First, I do not think sex is bad. Sex, in my opinion, is one of the most wonderful experiences two individuals can share--but listen to what I'm saying: "share," that "two individuals can share." What does sharing mean? It means giving equally, and receiving equally. It means not taking advantage of your partner. It means not forcing yourself on them. It means respecting them enough to listen to them and conform yourself to their wishes because you care about them
|Blindness is, I believe, the very wrongest path to take, especially in matters of sexuality. We have a brain, it's a powerful instrument that allows us to control our urges and desires. It allows us to control them through one simple technique: understanding. I suggest we use it.|
Does any of that make sense? Because I have a bit more I'd like to add.
First, I've had alot of people come down heavy on the idea that minors should or should not have sex, or that sex is strictly for waiting until you're married. My answer to either is: yes and no. For some minors, it's best not to have sex, mostly because they're a little on the immature side, are goofy or silly about it, or are generally unprepared. For other minors, this is not true and they can obviously have sex if they like, and can deal with it like young, responsible adults. The point here is that not everyone matures at the same rate, and not everyone has the same outlook on sex, or, for that matter, the same kind of relationship with their partner. Now, as for waiting until you're married, again, that depends on the individual and on the couple. Some will wait, some will experiment with their partner beforehand, and some will do it with a variety of partners over time. So what? Like the saying says: "different strokes for different folks."

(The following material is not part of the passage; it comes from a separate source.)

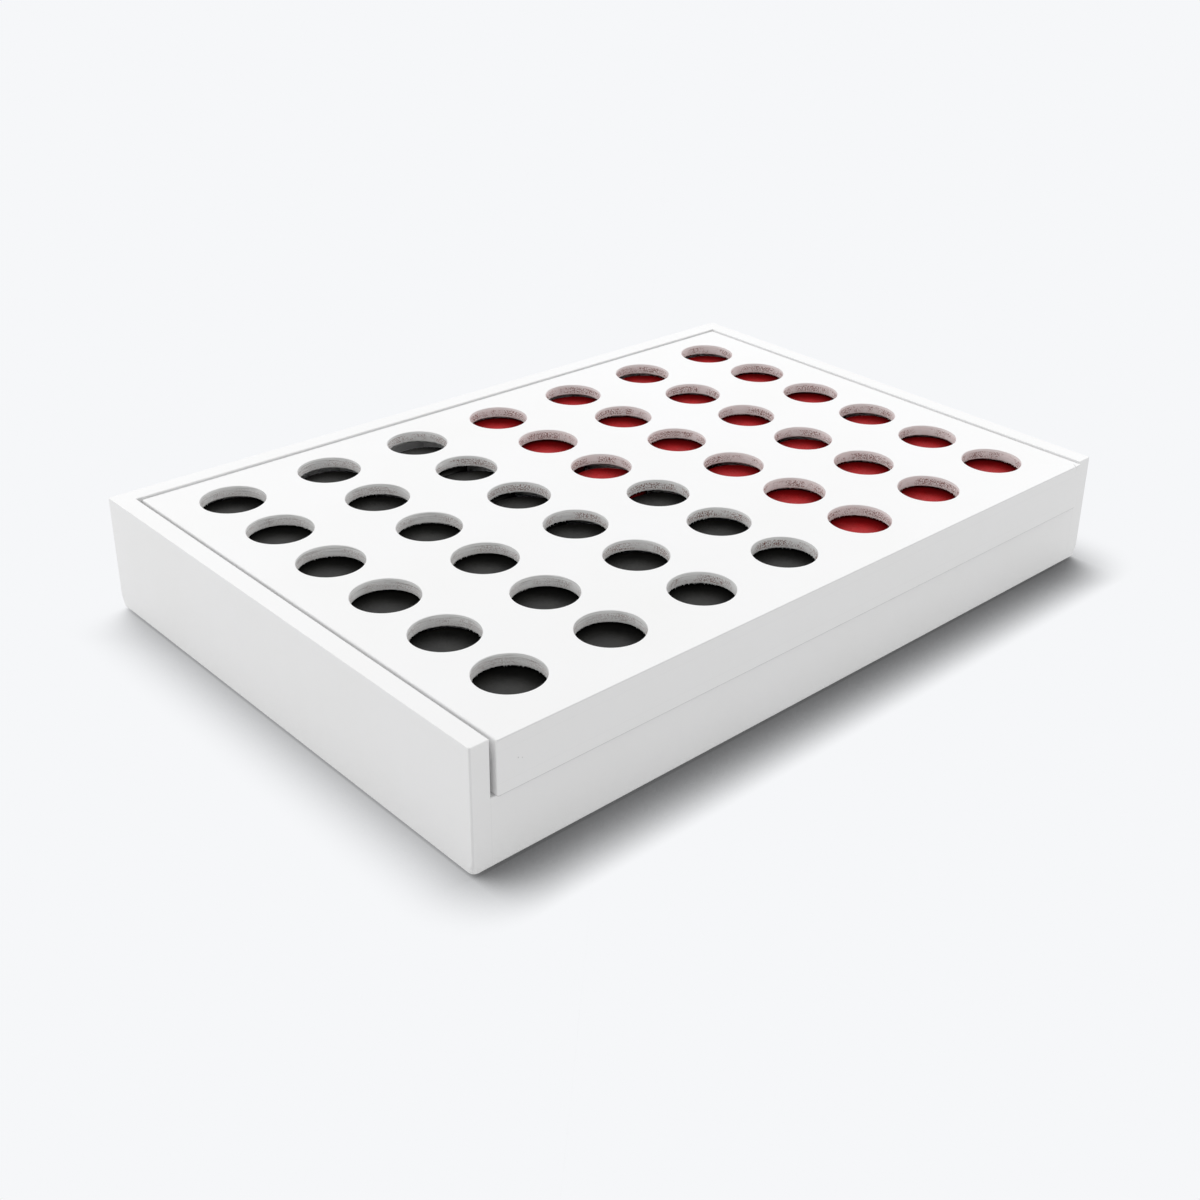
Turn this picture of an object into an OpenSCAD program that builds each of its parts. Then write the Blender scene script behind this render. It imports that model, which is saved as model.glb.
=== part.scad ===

Second, I've also had alot of people come down heavy on the idea of sex as sharing, because they think that it's enough if it gives pleasure and no more, that the love and caring thing is secondary or not necessary. These people believe that if you have two consenting individuals who just want to "get off," then that's enough for sex to happen. What do I say to this? The only thing possible: hey, whatever floats your boat, whatever turns your little crank, whatever waves your hair and shines your teeth. In other words, it's not my business and I'm no one to get all moral and self-righteous about it. Of course, it's not my personal preference when it comes to sex because I believe sex should have an emotional and spiritual dimension which is always absent in brute love (and I mean the word "brute" deliberately, in the sense of "animals"). But, if the two of you want to have it for the sake of having it, then that's your particular flavor, and all I can say is, be smart and use protection--you know the routine.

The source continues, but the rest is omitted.